▶ _What to work on_
Would you print the material exactly, starting at its first line and ending at the line holding "wasm.setup();"?

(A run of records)
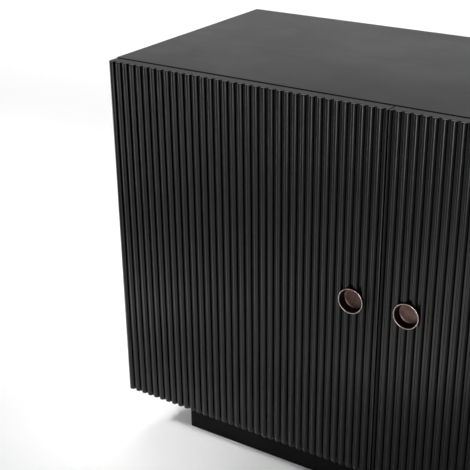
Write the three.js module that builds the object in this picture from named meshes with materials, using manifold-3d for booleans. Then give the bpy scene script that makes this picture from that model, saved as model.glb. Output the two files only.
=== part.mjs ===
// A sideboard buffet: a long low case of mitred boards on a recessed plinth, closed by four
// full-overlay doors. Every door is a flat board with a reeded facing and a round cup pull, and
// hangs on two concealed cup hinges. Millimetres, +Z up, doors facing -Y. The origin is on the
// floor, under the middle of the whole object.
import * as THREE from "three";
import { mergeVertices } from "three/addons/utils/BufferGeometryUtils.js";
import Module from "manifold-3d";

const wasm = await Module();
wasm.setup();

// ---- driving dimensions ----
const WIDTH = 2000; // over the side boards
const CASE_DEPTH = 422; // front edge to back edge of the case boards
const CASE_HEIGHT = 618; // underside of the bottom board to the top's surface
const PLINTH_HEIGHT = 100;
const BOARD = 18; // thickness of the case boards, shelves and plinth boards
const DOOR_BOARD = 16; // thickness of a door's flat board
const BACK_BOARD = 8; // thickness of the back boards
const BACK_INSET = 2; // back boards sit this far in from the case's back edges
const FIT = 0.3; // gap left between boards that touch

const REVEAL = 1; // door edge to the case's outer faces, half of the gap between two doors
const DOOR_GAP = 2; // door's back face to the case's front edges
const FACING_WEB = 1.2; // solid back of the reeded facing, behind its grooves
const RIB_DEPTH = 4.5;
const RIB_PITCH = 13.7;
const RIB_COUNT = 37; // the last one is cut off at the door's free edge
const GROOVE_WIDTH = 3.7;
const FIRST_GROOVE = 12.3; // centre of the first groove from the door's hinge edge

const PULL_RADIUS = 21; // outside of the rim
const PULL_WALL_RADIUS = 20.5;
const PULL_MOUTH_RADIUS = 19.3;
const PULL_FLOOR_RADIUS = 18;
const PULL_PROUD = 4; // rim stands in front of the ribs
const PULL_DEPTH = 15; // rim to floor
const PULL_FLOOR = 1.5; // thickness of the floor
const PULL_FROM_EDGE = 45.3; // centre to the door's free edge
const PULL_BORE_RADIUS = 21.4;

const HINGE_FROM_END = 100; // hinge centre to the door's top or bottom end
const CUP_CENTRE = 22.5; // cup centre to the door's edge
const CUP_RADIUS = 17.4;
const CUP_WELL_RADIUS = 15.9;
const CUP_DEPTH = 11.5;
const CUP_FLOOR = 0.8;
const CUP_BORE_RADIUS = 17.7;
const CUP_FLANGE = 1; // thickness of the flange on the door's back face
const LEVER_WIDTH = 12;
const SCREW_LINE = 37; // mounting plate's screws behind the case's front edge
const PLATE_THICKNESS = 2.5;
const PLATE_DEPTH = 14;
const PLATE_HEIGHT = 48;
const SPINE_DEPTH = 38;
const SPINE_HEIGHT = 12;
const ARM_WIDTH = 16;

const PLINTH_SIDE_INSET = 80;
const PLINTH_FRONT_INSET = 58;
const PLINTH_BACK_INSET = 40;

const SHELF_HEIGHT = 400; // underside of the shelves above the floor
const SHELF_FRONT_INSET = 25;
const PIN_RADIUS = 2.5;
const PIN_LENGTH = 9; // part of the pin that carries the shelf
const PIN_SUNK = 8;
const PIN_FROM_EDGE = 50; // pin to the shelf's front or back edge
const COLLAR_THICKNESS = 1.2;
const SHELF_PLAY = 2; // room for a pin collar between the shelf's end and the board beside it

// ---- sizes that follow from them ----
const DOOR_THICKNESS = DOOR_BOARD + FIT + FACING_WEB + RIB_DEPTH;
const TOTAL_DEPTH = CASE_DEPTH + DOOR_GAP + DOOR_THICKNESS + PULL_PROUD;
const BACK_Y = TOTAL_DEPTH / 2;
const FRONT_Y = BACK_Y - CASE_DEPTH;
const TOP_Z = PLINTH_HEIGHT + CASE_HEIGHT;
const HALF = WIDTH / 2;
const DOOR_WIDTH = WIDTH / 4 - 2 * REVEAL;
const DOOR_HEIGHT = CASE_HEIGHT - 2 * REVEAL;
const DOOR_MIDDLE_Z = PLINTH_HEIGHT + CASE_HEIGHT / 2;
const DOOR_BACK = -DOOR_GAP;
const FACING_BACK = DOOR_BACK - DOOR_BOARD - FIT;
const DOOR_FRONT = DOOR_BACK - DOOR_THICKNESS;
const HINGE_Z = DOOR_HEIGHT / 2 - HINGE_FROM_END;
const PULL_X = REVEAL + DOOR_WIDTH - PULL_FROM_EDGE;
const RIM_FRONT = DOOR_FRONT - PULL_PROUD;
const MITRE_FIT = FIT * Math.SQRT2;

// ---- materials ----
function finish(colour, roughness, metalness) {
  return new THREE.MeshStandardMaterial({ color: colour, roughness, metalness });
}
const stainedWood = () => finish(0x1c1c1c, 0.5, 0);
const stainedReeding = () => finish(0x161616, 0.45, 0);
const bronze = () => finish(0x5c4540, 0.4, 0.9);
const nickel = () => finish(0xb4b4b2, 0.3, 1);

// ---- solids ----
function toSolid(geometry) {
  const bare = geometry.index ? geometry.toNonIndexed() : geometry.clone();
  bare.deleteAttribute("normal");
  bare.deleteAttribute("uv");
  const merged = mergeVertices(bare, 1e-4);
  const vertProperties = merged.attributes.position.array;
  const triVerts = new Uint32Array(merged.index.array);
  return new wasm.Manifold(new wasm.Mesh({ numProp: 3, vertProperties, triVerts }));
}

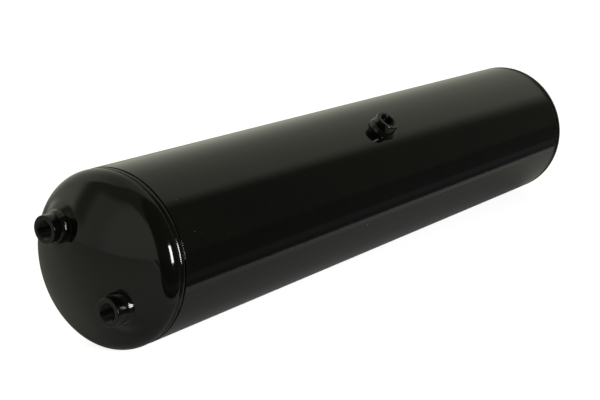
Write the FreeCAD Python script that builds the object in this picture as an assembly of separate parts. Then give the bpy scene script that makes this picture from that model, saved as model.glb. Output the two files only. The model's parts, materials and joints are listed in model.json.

▶ _Output of the task_
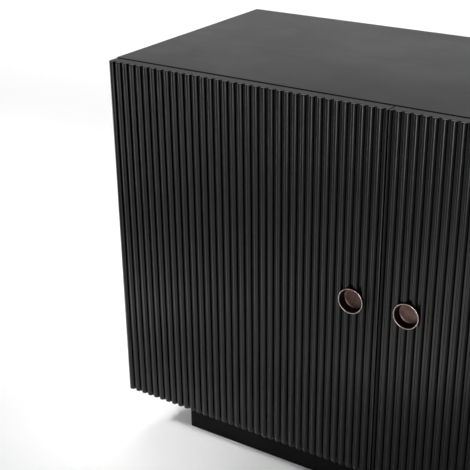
Write the three.js module that builds the object in this picture from named meshes with materials, using manifold-3d for booleans. Then give the bpy scene script that makes this picture from that model, saved as model.glb. Output the two files only.
=== part.mjs ===
// A sideboard buffet: a long low case of mitred boards on a recessed plinth, closed by four
// full-overlay doors. Every door is a flat board with a reeded facing and a round cup pull, and
// hangs on two concealed cup hinges. Millimetres, +Z up, doors facing -Y. The origin is on the
// floor, under the middle of the whole object.
import * as THREE from "three";
import { mergeVertices } from "three/addons/utils/BufferGeometryUtils.js";
import Module from "manifold-3d";

const wasm = await Module();
wasm.setup();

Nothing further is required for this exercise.